Delegate it. Lawyers are notorious for saying, “It’s easier if I just do this myself.” STOP IT! You’re being paid top dollar for your time, so quit doing menial tasks that someone else can do for $20-100 an hour.

Drop it. What are you doing that should NOT be done during the week? You should be billing hours, managing subordinates and growing your law practice. Surfing the web and scheduling haircuts are not workday material.

 

If you’re serious about gaining back your time and owning your future, go pick up a copy of GTD (Getting Things Done) today. Like right now.

 

Tip #2. Make saying “no” your jam.

 

As you saw above, one of the tenets of GTD is to “drop it.” This leads me straight into my second lesson in work-life balance and that’s saying, “No.” Look, I don’t know your exact position, role or situation as you’re reading this, but take out of tip #2 what you can. We MUST protect our time with the same rigor that we would protect our family from a home intruder. In business and in life, time is our most precious asset, yet too often we say yes to most people and things without thinking about the repercussions on our time. While I’m not suggesting you don’t have to work hard or earn your stripes, be hyper-critical of how you invest your time to get the most return.

 

When someone asks you to do something, take a few minutes or a day to really analyze the pros and cons of that investment. Will it bring you happiness, wealth, new relationships or further your career? Most things we are asked to do don’t fall into those buckets, so be nice and follow my guidance to softly and confidently reject the task whenever possible. Simply say, “I so appreciate you asking and including me in this amazing opportunity. Unfortunately, I have a policy that if I can’t provide my full attention, it’s not fair to others for me to say yes. Thank you, though, for thinking of me.” Obviously, you can wordsmith this for you and your personality, but you get the point. Having and sharing a policy is one of the best ways to exit an offer or situation that doesn’t support your key initiatives.

 

Tip #3. BE THAT LAWYER and make it rain.

 

I’m sure this won’t surprise you to hear, but rainmakers have the best lives. At least the smart ones do. I say this because I create rainmakers every year and they focus on bringing in the work more than simply grinding away in the trenches. If you think about the business of law for a moment, all of this will make sense. You are selling legal services at a premium price. If you hand off that work to an associate or paralegal so you can go find more legal work, your return on investment of that time is being maximized. The math is simple. Do 10 hours of work at $500 an hour, or $5,000 dollars.
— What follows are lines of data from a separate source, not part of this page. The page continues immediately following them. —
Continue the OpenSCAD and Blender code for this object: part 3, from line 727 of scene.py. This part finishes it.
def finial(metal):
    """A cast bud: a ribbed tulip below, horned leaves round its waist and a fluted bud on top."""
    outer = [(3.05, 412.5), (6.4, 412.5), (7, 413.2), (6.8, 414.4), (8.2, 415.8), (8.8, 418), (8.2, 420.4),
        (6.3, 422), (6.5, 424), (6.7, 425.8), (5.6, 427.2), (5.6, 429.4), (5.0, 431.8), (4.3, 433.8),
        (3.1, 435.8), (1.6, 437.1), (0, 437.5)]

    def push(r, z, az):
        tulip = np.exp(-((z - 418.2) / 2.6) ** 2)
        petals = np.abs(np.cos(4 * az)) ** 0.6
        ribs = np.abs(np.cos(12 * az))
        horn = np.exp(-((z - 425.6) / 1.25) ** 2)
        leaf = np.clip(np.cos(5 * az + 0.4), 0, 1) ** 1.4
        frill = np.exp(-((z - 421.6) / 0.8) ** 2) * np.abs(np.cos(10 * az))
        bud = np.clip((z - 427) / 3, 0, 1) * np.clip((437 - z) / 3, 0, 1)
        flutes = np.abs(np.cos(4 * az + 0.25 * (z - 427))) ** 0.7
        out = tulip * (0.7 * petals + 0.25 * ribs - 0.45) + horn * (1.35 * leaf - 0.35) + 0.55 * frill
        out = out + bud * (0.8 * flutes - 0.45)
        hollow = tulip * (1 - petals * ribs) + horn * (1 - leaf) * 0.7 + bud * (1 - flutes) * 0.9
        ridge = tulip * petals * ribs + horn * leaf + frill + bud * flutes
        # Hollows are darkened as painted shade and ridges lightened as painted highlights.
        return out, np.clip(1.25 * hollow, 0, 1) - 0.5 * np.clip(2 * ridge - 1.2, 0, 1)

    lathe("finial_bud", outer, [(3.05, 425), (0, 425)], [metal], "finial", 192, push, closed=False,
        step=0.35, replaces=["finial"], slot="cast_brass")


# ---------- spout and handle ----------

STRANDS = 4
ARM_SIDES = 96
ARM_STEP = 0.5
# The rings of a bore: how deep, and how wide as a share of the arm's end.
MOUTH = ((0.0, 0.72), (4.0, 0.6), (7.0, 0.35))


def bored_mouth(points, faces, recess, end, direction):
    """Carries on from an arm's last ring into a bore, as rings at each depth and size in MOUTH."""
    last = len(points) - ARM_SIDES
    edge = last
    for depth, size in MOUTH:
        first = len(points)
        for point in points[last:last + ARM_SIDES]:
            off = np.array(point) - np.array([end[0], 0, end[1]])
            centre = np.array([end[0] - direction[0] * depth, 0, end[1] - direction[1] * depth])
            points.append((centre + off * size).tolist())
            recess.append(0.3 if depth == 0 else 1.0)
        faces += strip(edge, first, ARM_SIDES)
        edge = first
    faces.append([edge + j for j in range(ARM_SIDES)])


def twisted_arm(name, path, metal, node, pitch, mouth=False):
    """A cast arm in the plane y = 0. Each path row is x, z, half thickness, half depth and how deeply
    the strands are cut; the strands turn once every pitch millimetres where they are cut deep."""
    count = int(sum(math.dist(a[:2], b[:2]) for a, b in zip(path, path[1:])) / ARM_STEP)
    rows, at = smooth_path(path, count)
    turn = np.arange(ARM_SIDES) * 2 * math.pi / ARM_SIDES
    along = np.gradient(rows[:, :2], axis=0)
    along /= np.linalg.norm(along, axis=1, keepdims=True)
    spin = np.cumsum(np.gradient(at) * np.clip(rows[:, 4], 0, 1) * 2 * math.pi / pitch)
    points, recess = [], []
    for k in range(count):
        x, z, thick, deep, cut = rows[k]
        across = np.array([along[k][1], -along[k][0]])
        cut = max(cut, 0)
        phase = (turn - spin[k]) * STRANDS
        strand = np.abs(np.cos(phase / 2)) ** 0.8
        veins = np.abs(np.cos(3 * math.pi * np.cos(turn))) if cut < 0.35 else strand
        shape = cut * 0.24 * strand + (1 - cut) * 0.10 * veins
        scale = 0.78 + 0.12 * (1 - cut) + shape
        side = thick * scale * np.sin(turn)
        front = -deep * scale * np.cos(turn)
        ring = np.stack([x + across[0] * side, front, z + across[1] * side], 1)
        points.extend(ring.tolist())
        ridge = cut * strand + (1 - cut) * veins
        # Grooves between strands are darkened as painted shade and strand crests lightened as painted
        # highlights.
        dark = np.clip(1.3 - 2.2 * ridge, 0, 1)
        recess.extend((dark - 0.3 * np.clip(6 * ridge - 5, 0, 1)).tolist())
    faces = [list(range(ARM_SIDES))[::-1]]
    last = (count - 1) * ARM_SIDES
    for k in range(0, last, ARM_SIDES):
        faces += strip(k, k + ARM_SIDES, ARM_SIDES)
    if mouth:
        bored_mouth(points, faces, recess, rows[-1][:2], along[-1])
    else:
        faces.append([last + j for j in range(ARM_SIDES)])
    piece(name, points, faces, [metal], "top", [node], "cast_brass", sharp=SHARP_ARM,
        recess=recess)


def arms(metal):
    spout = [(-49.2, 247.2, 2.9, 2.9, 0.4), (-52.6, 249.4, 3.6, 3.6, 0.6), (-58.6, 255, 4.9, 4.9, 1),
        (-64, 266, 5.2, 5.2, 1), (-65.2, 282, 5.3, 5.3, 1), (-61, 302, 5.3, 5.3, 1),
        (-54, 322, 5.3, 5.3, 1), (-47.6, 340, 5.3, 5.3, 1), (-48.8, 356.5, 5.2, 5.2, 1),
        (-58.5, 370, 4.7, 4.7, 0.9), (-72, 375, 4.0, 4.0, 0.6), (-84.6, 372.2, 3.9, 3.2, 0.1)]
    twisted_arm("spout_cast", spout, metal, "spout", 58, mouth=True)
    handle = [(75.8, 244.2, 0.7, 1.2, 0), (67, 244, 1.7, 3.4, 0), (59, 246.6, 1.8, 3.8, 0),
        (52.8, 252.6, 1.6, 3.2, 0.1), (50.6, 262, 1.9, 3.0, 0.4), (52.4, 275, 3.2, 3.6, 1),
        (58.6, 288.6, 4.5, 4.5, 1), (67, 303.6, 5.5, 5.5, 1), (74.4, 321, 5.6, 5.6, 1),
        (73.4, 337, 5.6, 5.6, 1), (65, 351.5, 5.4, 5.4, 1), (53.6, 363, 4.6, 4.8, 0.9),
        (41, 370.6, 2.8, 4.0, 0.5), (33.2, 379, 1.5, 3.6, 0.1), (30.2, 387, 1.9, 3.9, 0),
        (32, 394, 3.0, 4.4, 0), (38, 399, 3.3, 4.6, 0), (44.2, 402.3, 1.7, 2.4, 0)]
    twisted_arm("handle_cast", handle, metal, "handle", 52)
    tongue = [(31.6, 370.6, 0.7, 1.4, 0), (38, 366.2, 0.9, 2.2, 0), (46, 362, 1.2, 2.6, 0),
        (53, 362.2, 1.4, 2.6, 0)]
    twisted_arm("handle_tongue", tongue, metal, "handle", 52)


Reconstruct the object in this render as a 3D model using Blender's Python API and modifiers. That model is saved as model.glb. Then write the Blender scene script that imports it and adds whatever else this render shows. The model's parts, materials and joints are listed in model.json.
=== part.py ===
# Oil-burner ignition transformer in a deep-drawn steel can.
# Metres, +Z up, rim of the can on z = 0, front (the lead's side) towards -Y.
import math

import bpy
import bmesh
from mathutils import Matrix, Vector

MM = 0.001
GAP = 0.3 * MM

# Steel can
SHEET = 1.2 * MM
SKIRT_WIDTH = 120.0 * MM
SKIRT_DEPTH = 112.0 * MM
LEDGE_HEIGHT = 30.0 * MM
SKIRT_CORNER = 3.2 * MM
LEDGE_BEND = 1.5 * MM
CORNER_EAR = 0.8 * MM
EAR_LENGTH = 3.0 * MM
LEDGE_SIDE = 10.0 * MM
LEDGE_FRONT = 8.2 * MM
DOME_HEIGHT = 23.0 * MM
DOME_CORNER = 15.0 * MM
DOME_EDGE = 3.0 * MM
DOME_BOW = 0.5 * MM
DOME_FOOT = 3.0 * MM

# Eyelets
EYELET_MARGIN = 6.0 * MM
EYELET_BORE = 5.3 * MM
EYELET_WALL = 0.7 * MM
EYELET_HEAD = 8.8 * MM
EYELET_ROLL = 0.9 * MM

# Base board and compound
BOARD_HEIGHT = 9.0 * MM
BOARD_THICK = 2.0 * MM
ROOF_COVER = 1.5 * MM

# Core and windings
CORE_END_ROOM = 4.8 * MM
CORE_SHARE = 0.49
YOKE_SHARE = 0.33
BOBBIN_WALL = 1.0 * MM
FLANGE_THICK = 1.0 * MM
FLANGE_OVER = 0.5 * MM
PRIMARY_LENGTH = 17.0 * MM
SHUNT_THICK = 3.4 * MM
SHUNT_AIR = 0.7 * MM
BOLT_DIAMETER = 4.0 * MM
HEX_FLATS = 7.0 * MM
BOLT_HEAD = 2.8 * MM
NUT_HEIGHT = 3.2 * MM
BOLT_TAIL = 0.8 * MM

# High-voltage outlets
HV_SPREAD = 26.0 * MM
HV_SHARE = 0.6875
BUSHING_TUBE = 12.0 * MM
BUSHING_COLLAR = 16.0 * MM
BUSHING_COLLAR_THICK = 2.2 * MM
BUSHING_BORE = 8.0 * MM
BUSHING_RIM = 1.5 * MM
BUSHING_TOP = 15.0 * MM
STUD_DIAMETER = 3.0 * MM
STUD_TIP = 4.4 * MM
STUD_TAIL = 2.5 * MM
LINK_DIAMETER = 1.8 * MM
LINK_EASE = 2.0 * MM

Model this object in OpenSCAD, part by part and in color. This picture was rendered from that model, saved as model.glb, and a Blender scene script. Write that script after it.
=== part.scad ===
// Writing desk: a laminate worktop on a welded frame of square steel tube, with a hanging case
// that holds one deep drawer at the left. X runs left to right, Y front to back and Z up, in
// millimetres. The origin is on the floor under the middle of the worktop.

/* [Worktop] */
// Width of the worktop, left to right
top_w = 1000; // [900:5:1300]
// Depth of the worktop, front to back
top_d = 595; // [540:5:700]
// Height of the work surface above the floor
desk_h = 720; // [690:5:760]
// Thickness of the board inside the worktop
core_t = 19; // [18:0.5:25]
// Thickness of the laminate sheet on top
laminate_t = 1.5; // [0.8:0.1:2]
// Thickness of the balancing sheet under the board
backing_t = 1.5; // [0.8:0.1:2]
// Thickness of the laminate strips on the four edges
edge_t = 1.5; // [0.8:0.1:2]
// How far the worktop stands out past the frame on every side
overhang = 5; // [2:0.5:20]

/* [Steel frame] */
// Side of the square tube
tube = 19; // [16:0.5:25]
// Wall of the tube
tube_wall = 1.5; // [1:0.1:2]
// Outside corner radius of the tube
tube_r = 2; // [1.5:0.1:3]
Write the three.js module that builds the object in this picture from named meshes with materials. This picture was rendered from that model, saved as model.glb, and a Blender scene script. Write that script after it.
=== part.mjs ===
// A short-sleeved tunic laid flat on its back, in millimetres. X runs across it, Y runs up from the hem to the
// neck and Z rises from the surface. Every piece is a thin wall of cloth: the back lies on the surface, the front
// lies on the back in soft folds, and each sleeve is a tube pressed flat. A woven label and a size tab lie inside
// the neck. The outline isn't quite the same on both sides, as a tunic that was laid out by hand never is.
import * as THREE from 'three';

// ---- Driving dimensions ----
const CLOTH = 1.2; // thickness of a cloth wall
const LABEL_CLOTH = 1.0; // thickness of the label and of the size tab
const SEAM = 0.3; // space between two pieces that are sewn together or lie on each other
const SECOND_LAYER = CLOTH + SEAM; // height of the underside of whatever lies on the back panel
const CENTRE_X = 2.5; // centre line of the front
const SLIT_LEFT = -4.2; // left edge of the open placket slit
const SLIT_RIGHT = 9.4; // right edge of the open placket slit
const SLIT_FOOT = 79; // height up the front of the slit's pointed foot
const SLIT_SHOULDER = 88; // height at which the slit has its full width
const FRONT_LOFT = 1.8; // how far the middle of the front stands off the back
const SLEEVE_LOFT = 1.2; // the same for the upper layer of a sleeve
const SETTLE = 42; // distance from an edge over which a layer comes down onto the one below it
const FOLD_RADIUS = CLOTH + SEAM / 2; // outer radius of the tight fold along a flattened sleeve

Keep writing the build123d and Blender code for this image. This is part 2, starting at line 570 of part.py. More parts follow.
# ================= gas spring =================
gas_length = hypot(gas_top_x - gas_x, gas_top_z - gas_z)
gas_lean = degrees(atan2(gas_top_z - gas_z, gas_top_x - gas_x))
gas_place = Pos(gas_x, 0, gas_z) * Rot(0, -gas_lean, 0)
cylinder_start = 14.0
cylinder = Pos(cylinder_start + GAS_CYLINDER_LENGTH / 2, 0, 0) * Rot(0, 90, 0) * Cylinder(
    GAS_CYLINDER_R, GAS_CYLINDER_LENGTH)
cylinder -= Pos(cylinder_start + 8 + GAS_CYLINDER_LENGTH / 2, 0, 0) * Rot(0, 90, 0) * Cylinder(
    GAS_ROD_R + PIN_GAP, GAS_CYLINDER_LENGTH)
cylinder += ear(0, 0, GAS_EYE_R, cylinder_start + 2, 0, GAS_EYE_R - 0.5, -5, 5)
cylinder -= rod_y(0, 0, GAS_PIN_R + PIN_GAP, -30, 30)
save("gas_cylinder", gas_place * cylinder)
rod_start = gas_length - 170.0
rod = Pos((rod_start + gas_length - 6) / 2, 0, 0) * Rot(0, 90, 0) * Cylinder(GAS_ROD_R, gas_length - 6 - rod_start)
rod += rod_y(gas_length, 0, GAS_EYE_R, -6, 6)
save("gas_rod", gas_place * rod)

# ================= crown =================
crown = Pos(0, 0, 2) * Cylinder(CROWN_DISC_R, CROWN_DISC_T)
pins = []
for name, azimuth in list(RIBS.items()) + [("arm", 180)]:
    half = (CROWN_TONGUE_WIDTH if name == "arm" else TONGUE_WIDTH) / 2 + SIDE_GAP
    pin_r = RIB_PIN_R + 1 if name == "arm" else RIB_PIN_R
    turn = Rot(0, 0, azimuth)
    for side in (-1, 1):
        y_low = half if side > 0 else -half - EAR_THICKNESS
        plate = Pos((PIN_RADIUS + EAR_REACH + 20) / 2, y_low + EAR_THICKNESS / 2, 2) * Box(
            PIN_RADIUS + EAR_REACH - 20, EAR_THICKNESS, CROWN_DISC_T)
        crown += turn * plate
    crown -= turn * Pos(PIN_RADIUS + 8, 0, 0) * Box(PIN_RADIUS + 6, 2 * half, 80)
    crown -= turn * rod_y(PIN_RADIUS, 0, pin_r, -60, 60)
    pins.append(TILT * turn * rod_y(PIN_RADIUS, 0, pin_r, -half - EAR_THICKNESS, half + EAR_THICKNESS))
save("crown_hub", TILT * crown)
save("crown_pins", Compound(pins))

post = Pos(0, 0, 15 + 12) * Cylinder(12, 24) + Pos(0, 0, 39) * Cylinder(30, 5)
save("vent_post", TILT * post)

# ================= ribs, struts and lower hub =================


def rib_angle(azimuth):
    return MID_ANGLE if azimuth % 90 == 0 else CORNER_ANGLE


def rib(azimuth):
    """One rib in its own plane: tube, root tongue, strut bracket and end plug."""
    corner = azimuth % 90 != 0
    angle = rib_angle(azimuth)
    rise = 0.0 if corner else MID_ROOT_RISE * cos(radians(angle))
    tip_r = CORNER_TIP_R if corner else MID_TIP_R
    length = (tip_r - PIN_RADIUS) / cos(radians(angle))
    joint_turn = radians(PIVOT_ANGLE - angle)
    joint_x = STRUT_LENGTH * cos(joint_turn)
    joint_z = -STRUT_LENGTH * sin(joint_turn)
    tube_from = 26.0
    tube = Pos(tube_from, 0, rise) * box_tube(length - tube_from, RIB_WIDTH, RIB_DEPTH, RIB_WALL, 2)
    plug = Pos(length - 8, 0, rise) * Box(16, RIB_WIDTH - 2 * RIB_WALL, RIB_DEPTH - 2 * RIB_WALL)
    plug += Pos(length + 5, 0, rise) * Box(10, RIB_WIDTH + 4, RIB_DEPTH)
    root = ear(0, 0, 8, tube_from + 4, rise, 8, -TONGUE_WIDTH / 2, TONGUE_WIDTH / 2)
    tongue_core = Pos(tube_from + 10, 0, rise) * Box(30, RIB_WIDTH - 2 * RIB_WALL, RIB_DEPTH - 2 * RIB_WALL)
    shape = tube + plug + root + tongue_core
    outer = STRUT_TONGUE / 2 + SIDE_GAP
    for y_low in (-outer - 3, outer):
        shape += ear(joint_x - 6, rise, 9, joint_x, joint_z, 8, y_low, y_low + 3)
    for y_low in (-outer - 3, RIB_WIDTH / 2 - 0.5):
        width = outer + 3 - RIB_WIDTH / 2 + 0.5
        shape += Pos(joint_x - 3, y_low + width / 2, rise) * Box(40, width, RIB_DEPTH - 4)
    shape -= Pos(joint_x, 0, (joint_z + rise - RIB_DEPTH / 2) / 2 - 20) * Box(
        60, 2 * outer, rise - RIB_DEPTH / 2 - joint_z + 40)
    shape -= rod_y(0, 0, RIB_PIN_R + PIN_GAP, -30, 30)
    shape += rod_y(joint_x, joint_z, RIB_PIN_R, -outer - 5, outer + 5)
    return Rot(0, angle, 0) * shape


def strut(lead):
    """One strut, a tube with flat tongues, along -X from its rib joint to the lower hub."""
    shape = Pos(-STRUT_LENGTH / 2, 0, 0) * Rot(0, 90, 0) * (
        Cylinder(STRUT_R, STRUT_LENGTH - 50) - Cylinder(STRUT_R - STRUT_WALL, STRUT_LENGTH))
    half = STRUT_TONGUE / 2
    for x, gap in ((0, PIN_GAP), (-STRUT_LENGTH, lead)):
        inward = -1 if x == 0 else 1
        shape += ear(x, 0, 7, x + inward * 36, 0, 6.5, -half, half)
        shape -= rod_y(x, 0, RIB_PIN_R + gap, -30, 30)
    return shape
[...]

Or use those 10 hours to get $50,000 of business into the firm. Now rinse and repeat to see what your value is to the firm now.

 

This isn’t to say that you shouldn’t do your job, but rather that you should only do the work you truly enjoy and that is super high level. Most lawyers don’t get to make this choice, but most rainmakers do. I’m not going to sugarcoat this for you and tell you how easy it is to make this transition. Rather, I’ll be honest and tell you it’s damn hard! However, something that may take five or 10 years to accomplish can be shortened significantly if you focus on learning the craft of business development. Let me be clear, it is a learned skill that even the most introverted and uncomfortable lawyers can accomplish. As you probably know, there are books, articles, podcasts and videos that will help you, not to mention the hundreds of lawyer coaches who are waiting for your call. It’s all about you making a decision. “Do I want to be a rainmaker or not?” It’s on you and you alone.

 

When thinking more clearly about work-life balance, it’s a certainty that you’ll have to pay your dues to obtain it. Learning time management, how to effectively say “no” and gaining skills in business development aren’t easy. Most of the lawyers I interview daily about coaching are at some inflection point where doing the same thing year after year isn’t creating the happiness and satisfaction that we all as humans desire. Remember, the decisions you make now to protect your time directly affect the future of you.